Japanese Language in Fiction and Translation

FRIDAY 7 MAY 2021

5.30-7.00pm (Australian Eastern Standard time)

4.30-6.00pm (Japan time)

To join the zoom seminar please register:

Via this link

ABSTRACT

In Japanese literature and media, speech styles used to portray fictional characters vary greatly depending on a wide range of attributes, such as gender, age, social status, and occupation. Various combinations of linguistic resources in the speech styles have become conventionalized, serving to assist audiences in identifying stereotypical attributes of characters, a phenomenon that Prof. Kinsui has termed “role language” (yakuwarigo). Adopting a sociolinguistic perspective, Dr.
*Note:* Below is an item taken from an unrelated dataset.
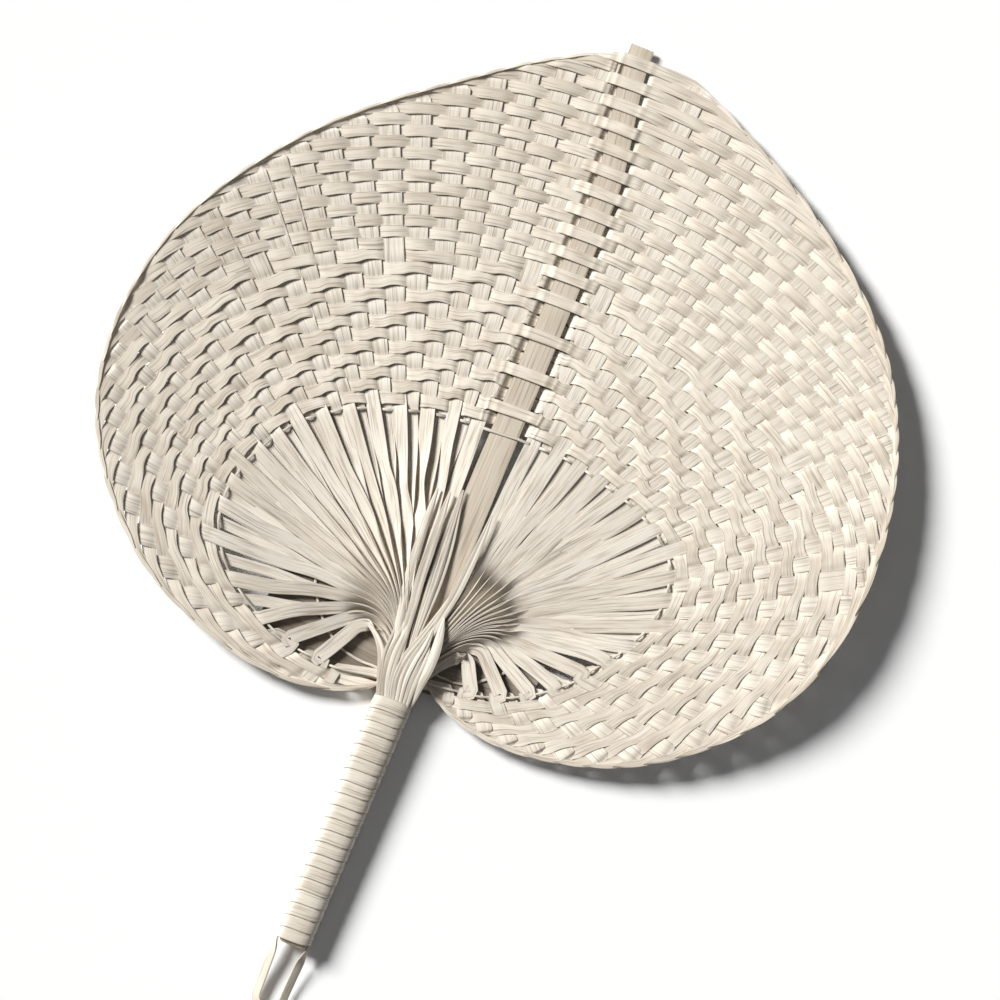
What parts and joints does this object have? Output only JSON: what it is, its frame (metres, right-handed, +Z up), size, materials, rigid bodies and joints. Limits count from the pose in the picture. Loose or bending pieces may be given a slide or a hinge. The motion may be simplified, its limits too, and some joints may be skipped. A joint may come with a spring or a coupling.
{
  "type": "woven hand fan",
  "caption": "Heart-shaped hand fan of radiating split strips woven with curved weft rows round a flat central rib, with a strip-wrapped handle and a hanging loop.",
  "frame": {"origin": "middle of the bounding box's footprint, at the height of the handle's underside, on which the fan lies", "axes": "+Y along the rib from the handle to the blade's tip, +X to the right seen from above with the tip away from the viewer, +Z up out of the blade's upper, hollow side"},
  "size_m": [0.3138, 0.4104, 0.0168],
  "materials": {
    "stakes": "split bamboo, smooth with fine lengthwise fibres, satin",
    "weft": "split bamboo strip, satin, fine fibres",
    "lacing": "thin bamboo sliver, satin",
    "rib": "planed bamboo slat, satin",
    "core": "bamboo stick, matt",
    "wrap": "glossy outer skin of bamboo, pale",
    "loop": "bamboo strip, satin"
  },
  "bodies": {
    "root": {"stakes_left_01": "stakes", "stakes_left_02": "stakes", "stakes_left_03": "stakes", "stakes_left_04": "stakes", "stakes_left_05": "stakes", "stakes_left_06": "stakes", "stakes_left_07": "stakes", "stakes_left_08": "stakes", "stakes_left_09": "stakes", "stakes_right_01": "stakes", "stakes_right_02": "stakes", "stakes_right_03": "stakes", "stakes_right_04": "stakes", "stakes_right_05": "stakes", "stakes_right_06": "stakes", "stakes_right_07": "stakes", "stakes_right_08": "stakes", "stakes_right_09": "stakes", "weft_row_01": "weft", "weft_row_02": "weft", "weft_row_03": "weft", "weft_row_04": "weft", "weft_row_05": "weft", "weft_row_06": "weft", "weft_row_07": "weft", "weft_row_08": "weft", "weft_row_09": "weft", "weft_row_10": "weft", "weft_row_11": "weft", "weft_row_12": "weft", "weft_row_13": "weft", "weft_row_14": "weft", "weft_row_15": "weft", "weft_row_16": "weft", "weft_row_17": "weft", "weft_row_18": "weft", "weft_row_19": "weft", "weft_row_20": "weft", "weft_row_21": "weft", "weft_row_22": "weft", "weft_row_23": "weft", "weft_row_24": "weft", "weft_row_25": "weft", "weft_row_26": "weft", "weft_row_27": "weft", "weft_row_28": "weft", "weft_row_29": "weft", "weft_row_30": "weft", "weft_row_31": "weft", "weft_row_32": "weft", "weft_row_33": "weft", "lacing_outer": "lacing", "lacing_inner": "lacing", "central_rib": "rib", "handle_core": "core", "handle_wrap": "wrap", "hanging_loop": "loop"}
  },
  "joints": []
}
Trowell and Dr. Nambu will report a study on how role language and Japanese dialects are used to render the speech of Black enslaved characters in three Japanese translations of Margaret Mitchell’s Gone with the Wind. Our invited speaker, Prof. Kinsui will analyze the way the commendatore speaks in Haruki Murakami’s Killing Commendatore, and examine the ways in which the translators have translated his way of speaking into English.

Invited speaker: Professor Satoshi Kinsui

Professor Kinsui is a Japanese linguist at Osaka University and currently the president of the Society for Japanese Linguistics. In 2020, he was selected as a member of the Japan Academy.